1922: Radio advertising begins. Publishing decides to hold out for NPR to be conceived so it can pimp obscure literary authors on Fresh Air.

1941: Television advertising begins. Publishing can't afford it.

1950: Telemarketing begins. Publishing can't afford that, either.

1970: E-commerce begins. Publishing perks up.

1971: The Gutenberg Project gives birth to the e-book. Publishing believes no one will ever read an electronic book and yawns.

1980: Computerized SPAM begins. Publishing thinks, "Well, if we're not seen doing it directly . . . "

1984: Guerrilla marketing begins. Publishing misreads the announcement and does nothing because it can't figure out how to connect gorillas with books.

1985: Desktop Publishing begins. Publishing grows vaguely suspicious.

1994: First weblogs appear on the internet. Publishing thinks, "Hey, authors could do some of those . . . "

2000: Tired of trying to keep up with the changing technology, Publishing decides authors should do more self-promotion.

A Timeline of Author Evolution

2000: Authors begin keeping regularly-updated web sites.

2004: Authors begin keeping daily weblogs along with maintaining their web sites.

2005: Authors begin sending out monthly newsletters along with maintaining their daily weblogs and usually-updated web sites.

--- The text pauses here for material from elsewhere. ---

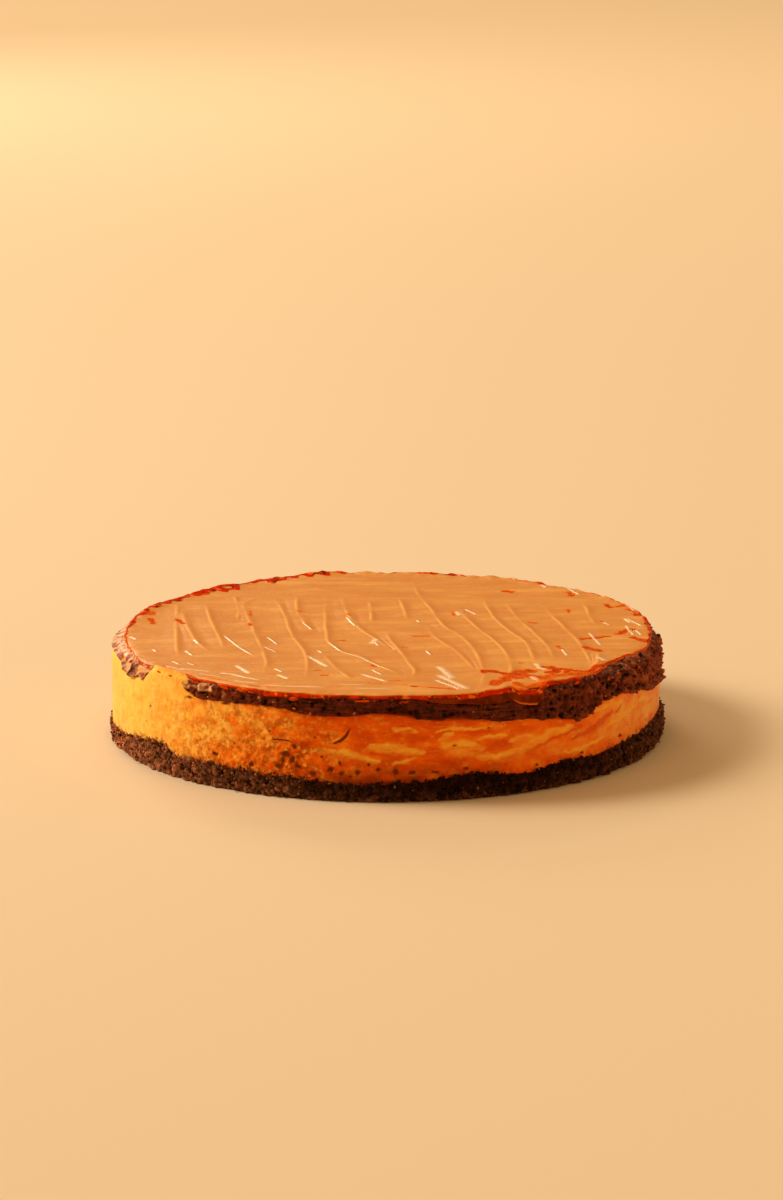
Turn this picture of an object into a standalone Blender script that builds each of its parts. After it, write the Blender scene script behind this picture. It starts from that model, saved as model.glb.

2006: Authors begin keeping daily MySpace pages along with sending out monthly newsletters and maintaining their weblogs three times a week and occasionally updating their web sites.

2007: Authors begin keeping Facebook pages along with sending out monthly newsletters every couple of months and maintaining their MySpace pages when they feel like it while making excuses on their weblogs for not updating them and crashing their web sites because they forgot the codes and stuff to use while updating them.

2008: Authors begin releasing free e-books while sending out monthly newsletters twice a year and forgetting to maintain their Facebook and MySpace pages while letting their weblogs and web sites go static.

2009: Most authors begin keeping Twitter accounts with hourly updates, in which they bitch about each other, the free e-books they're supposed to be writing, the monthly newsletters they haven't sent out since 2008, and the idiots who have hacked their Facebook and MySpace accounts. Some recall they once had weblogs and web sites but can't remember the URLs anymore.

2010: Most authors collectively collapse from a mysterious form of mental exhaustion combined with an irrational, hysterical fear of technology that makes them incapable of using computers or cell phones. Disorder is nicknamed "Selfpromophobia" and appears to be incurable.

The Future Timeline of Publishing:

2011: In a surprise move, the Amish purchase all of the now-bankrupt major publishing houses, install Gutenberg presses and begin forcing their new employees to shut up and print only plain, utilitarian copies of the Holy Bible in the colloquial form of German only the Amish can read. They hire unemployed authors to work in their warehouses packing boxes.


  1. That's hilarious! I think I already suffer that mysterious phobia of technology =D

  2. I hope the future of publishing is a little more cheerful than that, but then again, I have an Aztec calendar in my kitchen which says the world ends in 2012.

  3. Anonymous8:13 AM

    LMAO. Okay, so the Amish are going to take over the world? Are they baking for us? If so...I might be okay with that.

  4. I definitely have developed a phobia of some sort. I'm definitely down (or up) with the Amish taking over. They probably want revenge for the Amish romances.

  5. ROFL! I'm feeling self-promotion hysteria, and I'm not published in fiction yet. My non-fiction promotion has the hiccoughs!

  6. An uncanny prediction of the future, to be sure.

    Seriously, I'm unpublished, haven't even tried yet, but I'm amazed at what some of you authors do on top of, you know, writing your books. It just keeps getting crazier.